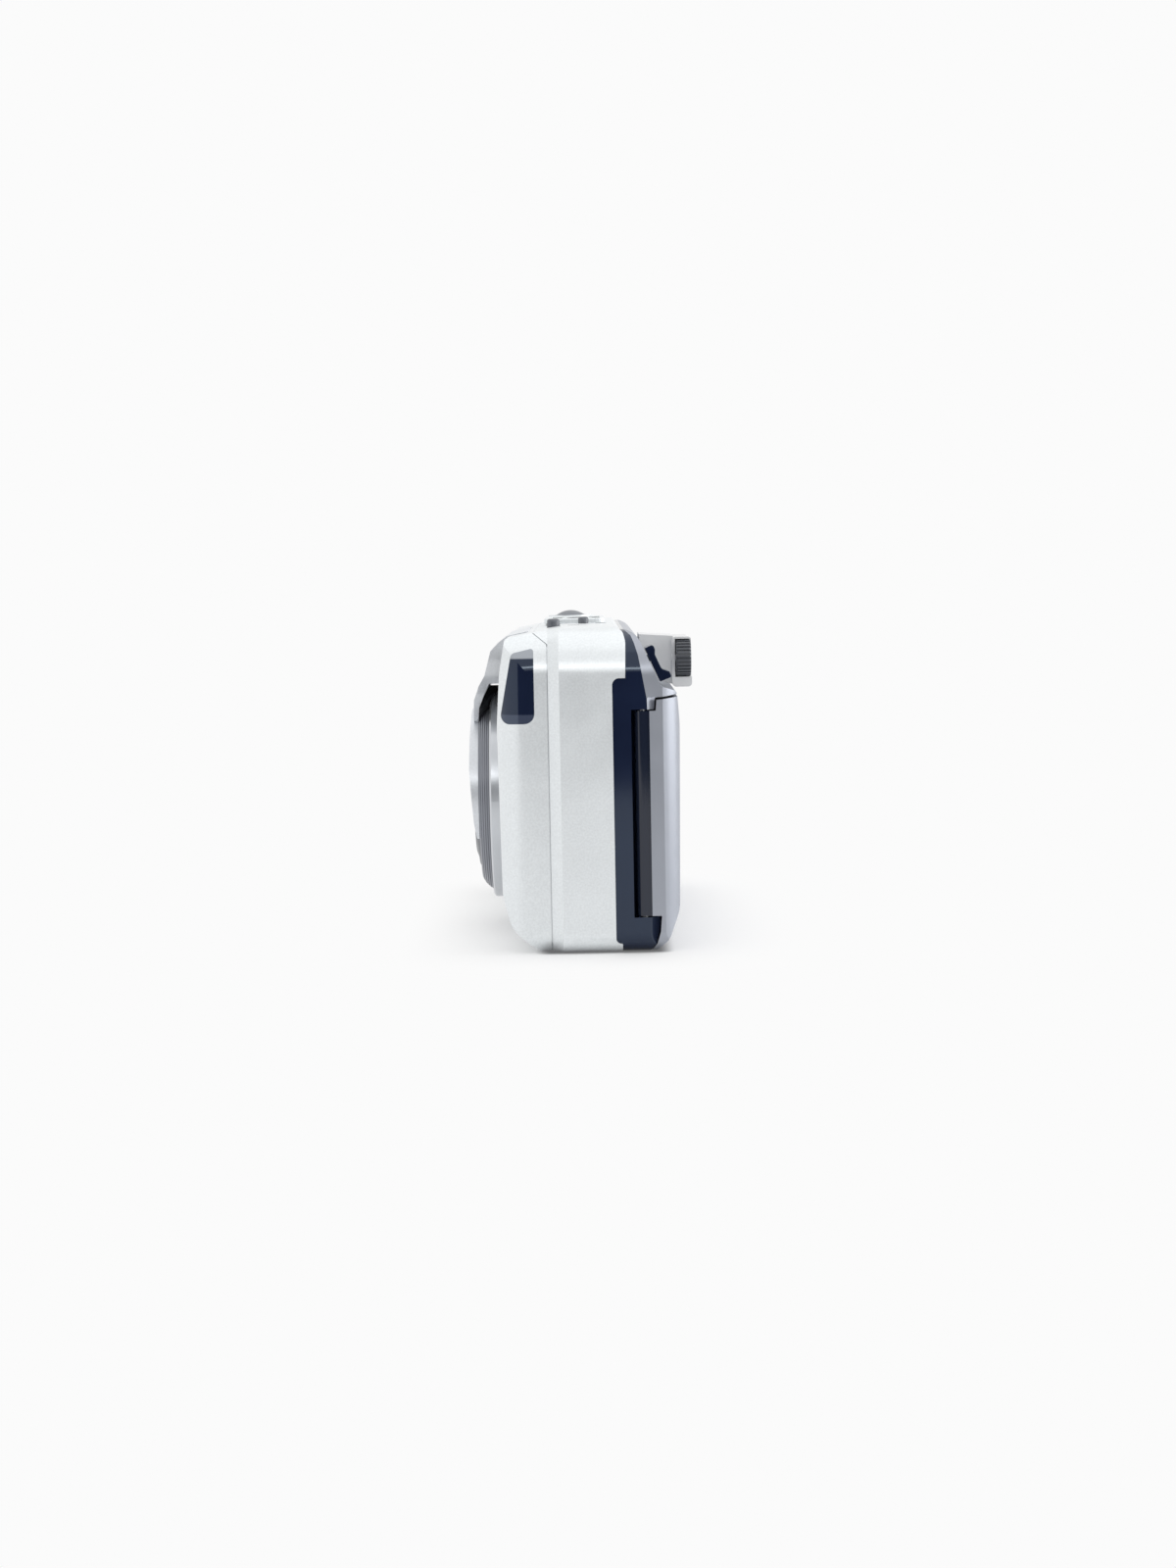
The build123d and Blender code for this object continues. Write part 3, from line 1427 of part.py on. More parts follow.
with BuildPart() as lcd_panel:
    add(block((lcd_left + 2, lcd_right - 2), (lcd_front + 1.8, lcd_back - 1.9), (lcd_seat - 1.7, lcd_seat)))
lcd_panel.part.label = "lcd_panel"
export_step(lcd_panel.part, "parts/lcd_panel.step")

ring_bottom = case_height + 0.2
ring_bore = ring_radius - ring_wall
with BuildPart() as zoom_ring:
    add(upright(shutter_x, shutter_y, ring_radius, ring_bottom, ring_bottom + 0.9))
    with BuildSketch(Plane.XY.offset(ring_bottom)):
        with Locations((shutter_x - ring_radius - 0.3, shutter_y)):
            RectangleRounded(2.8, 4.2, 0.9)
    extrude(amount=1.4)
    chamfer(zoom_ring.faces().sort_by(Axis.Z)[-1].edges(), 0.25)
    add(upright(shutter_x, shutter_y, ring_radius - 1.0, case_height - 2.4, ring_bottom + 0.1))
    add(upright(shutter_x, shutter_y, ring_bore, case_height - 4, case_height + 4), mode=Mode.SUBTRACT)
zoom_ring.part.label = "zoom_ring"
export_step(zoom_ring.part, "parts/zoom_ring.step")

dome_base = case_height + 1.0
with BuildPart() as shutter_button:
    stem_base = case_height - 2.4
    left = shutter_x - shutter_button_radius
    right = shutter_x + shutter_button_radius
    with BuildSketch(Plane.XZ.offset(-shutter_y)):
        with BuildLine():
            ThreePointArc((left, dome_base), (shutter_x, shutter_top), (right, dome_base))
            Polyline((right, dome_base), (right, stem_base), (left, stem_base), (left, dome_base))
        make_face()
        with Locations((left - shutter_button_radius, case_height)):
            Rectangle(4 * shutter_button_radius, case_height, mode=Mode.SUBTRACT)
    revolve(axis=Axis((shutter_x, shutter_y, 0), (0, 0, 1)))
shutter_button.part.label = "shutter_button"
export_step(shutter_button.part, "parts/shutter_button.step")

for name, x, y, radius in (
    ("flash_button", flash_button_x, flash_button_y, flash_button_radius),
    ("timer_button", timer_button_x, timer_button_y, timer_button_radius),
):
    with BuildPart() as deck_button:
        add(upright(x, y, radius, case_height - 2.2, button_top))
        fillet(deck_button.faces().sort_by(Axis.Z)[-1].edges(), 0.6)
        add(upright(x, y, radius + 0.7, case_height - 2.6, case_height - 2.1))
    deck_button.part.label = name
    export_step(deck_button.part, f"parts/{name}.step")

# Finder behind the bridge
finder_low = finder_z - finder_height / 2
finder_high = finder_z + finder_height / 2
finder_left = finder_x - finder_width / 2
finder_right = finder_x + finder_width / 2
optic_x = (finder_left + finder_wall, finder_right - finder_wall)
optic_z = (finder_low + finder_wall, finder_high - finder_wall)
with BuildPart() as finder_frame:
    add(block((finder_left, finder_right), (finder_front, finder_back), (finder_low, finder_high)))
    add(block(optic_x, (finder_front - 1, finder_back + 1), optic_z), mode=Mode.SUBTRACT)
    add(block((lens_x - 3, lens_x + 3), (plate_y - 3.4, plate_y - 2.4), (spool_chamber_top, finder_low)))
finder_frame.part.label = "finder_frame"
export_step(finder_frame.part, "parts/finder_frame.step")

with BuildPart() as finder_optics:
    add(block(optic_x, (finder_front + 0.6, finder_front + 2.4), optic_z))
    add(block(optic_x, (finder_back - 7.5, finder_back - 0.5), optic_z))
finder_optics.part.label = "finder_optics"
export_step(finder_optics.part, "parts/finder_optics.step")

with BuildPart() as finder_zoom_lens:
    add(
        block(
            (optic_x[0] + gap, optic_x[1] - gap),
            (finder_front + 8.5, finder_front + 10.3),
            (optic_z[0] + gap, optic_z[1] - gap),
        )
    )
finder_zoom_lens.part.label = "finder_zoom_lens"
export_step(finder_zoom_lens.part, "parts/finder_zoom_lens.step")

# Focus module, boards, flash parts and screws
with BuildPart() as focus_module:
    add(block((-13.0, -2.0), (finder_front, finder_front + 5.5), (finder_z - 4.4, finder_z + 3.8)))
    for x in (-10.2, -4.8):
        add(level(x, finder_z, 1.9, finder_front - 1.2, finder_front + 0.5))
focus_module.part.label = "focus_module"
export_step(focus_module.part, "parts/focus_module.step")

with BuildPart() as circuit_boards:
    add(block((-46.0, -1.5), (-9.0, 6.4), (board_z, board_z + board_thickness)))
    add(block((-36.0, -11.5), (front_board_y, front_board_y + board_thickness), (12.0, 53.0)))
circuit_boards.part.label = "circuit_boards"
export_step(circuit_boards.part, "parts/circuit_boards.step")

with BuildPart() as flash_reflector:
    flash_x = (flash_left + 1.5, flash_right - 1.5)
    flash_z = flash_bottom + flash_height / 2
    with BuildSketch(Plane.YZ.offset(flash_x[0])):
        with BuildLine():
            mouth_y = front_y + 2.7
            ThreePointArc((mouth_y, flash_z - 4.8), (mouth_y + 6.2, flash_z), (mouth_y, flash_z + 4.8))
            Line((mouth_y, flash_z + 4.8), (mouth_y, flash_z - 4.8))
        make_face()
    extrude(amount=flash_x[1] - flash_x[0])
    with BuildSketch(Plane.YZ.offset(flash_x[0] + 0.8)):
        with BuildLine():
            ThreePointArc((mouth_y, flash_z - 4.1), (mouth_y + 5.4, flash_z), (mouth_y, flash_z + 4.1))
            Line((mouth_y, flash_z + 4.1), (mouth_y, flash_z - 4.1))
        make_face()
    extrude(amount=flash_x[1] - flash_x[0] - 1.6, mode=Mode.SUBTRACT)
    tube_y = mouth_y + 3.4
    add(across(tube_y, flash_z, tube_radius + slip, flash_x[0] - 1, flash_x[1] + 1), mode=Mode.SUBTRACT)
flash_reflector.part.label = "flash_reflector"
export_step(flash_reflector.part, "parts/flash_reflector.step")

with BuildPart() as flash_tube:
    add(across(tube_y, flash_z, tube_radius, flash_x[0] - 1, flash_x[1] + 1))
flash_tube.part.label = "flash_tube"
export_step(flash_tube.part, "parts/flash_tube.step")

with BuildPart() as flash_capacitor:
    capacitor_right = capacitor_left + capacitor_length
    add(across(capacitor_y, capacitor_z, capacitor_radius, capacitor_left, capacitor_right))
    fillet(flash_capacitor.edges().filter_by(GeomType.CIRCLE), 0.8)
flash_capacitor.part.label = "flash_capacitor"
export_step(flash_capacitor.part, "parts/flash_capacitor.step")

with BuildPart() as case_screws:
    for x, y in main_screws + rear_screws:
        add(upright(x, y, screw_head - slip, 0.15, 0.9))
        add(upright(x, y, screw_radius - slip, 0.9, 0.15 + screw_length))
        with BuildSketch(Plane.XY.offset(0.1)):
            with Locations((x, y)):
                Rectangle(1.8, 0.4)
                Rectangle(0.4, 1.8)
        extrude(amount=0.4, mode=Mode.SUBTRACT)
case_screws.part.label = "case_screws"
export_step(case_screws.part, "parts/case_screws.step")
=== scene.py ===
# %% [markdown]
# # Dressing a compact film camera
#
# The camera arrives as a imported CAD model: sixty pieces that sit exactly where they belong. This lesson
# gives each of them the finish of the real thing and adds the small things that CAD leaves out, such as the
# segments of the deck display, the ribs of the grip, the foam light seal of the door and the printed marks.
# We work in metres, with +Z up, the lens towards -Y and the film door's hinge at +X.

# %% Load the frame
import json
import math
import bpy
from mathutils import Euler, Matrix, Vector


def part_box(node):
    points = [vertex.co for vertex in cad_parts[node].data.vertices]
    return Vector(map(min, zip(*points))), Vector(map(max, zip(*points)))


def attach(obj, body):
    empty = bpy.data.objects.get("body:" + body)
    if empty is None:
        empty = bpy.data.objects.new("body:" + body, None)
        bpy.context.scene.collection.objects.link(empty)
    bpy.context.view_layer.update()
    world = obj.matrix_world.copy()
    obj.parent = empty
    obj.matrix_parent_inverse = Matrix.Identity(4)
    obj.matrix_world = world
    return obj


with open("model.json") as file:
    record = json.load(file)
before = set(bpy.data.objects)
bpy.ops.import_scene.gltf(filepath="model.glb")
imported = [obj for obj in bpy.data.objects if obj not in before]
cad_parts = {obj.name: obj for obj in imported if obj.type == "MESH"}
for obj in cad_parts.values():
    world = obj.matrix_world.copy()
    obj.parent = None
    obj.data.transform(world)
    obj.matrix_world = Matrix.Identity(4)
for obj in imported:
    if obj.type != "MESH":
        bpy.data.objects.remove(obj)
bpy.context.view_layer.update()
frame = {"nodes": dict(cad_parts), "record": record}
nodes = frame["nodes"]
mm = 0.001

# %% [markdown]
# ## The photographer's set-up
#
# The picture shows the camera from its end, from a little above, in front of plain white. The focal length
# and the distance decide how much smaller the far end looks, so they come from that, and the slight roll
# comes from the edges that should be upright. We could aim with a Track To constraint, but one rotation
# written out is easier to read and can't change later.

# %% Camera
eye = Vector((0.579, 0.0, 0.08225))
pitch_down = math.radians(5.0)
roll = math.radians(1.05)
focal_mm = 56.16
lens_data = bpy.data.cameras.new("photo_camera")
lens_data.lens = focal_mm
lens_data.sensor_width = 36.0
lens_data.clip_start = 0.01
camera = bpy.data.objects.new("photo_camera", lens_data)
bpy.context.scene.collection.objects.link(camera)
forward = Vector((-math.cos(pitch_down), 0, -math.sin(pitch_down)))
up = Vector((-math.sin(pitch_down), 0, math.cos(pitch_down)))
right = forward.cross(up)
turn = Matrix((right, up, -forward)).transposed().to_4x4()
camera.matrix_world = Matrix.Translation(eye) @ turn @ Euler((0, 0, -roll)).to_matrix().to_4x4()
bpy.context.scene.camera = camera
bpy.context.scene.view_settings.view_transform = "Standard"
print("camera", [round(v, 4) for v in camera.location], "lens", focal_mm)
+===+
▸ **WHAT IS NEEDED**: Extract exactly the run of lines beginning at the line with "imported = [obj" and ending at the line with "# written out", including both ends and nothing beyond them.

▸ **THE COMPLETED TASK**:
imported = [obj for obj in bpy.data.objects if obj not in before]
cad_parts = {obj.name: obj for obj in imported if obj.type == "MESH"}
for obj in cad_parts.values():
    world = obj.matrix_world.copy()
    obj.parent = None
    obj.data.transform(world)
    obj.matrix_world = Matrix.Identity(4)
for obj in imported:
    if obj.type != "MESH":
        bpy.data.objects.remove(obj)
bpy.context.view_layer.update()
frame = {"nodes": dict(cad_parts), "record": record}
nodes = frame["nodes"]
mm = 0.001

# %% [markdown]
# ## The photographer's set-up
#
# The picture shows the camera from its end, from a little above, in front of plain white. The focal length
# and the distance decide how much smaller the far end looks, so they come from that, and the slight roll
# comes from the edges that should be upright. We could aim with a Track To constraint, but one rotation
# written out is easier to read and can't change later.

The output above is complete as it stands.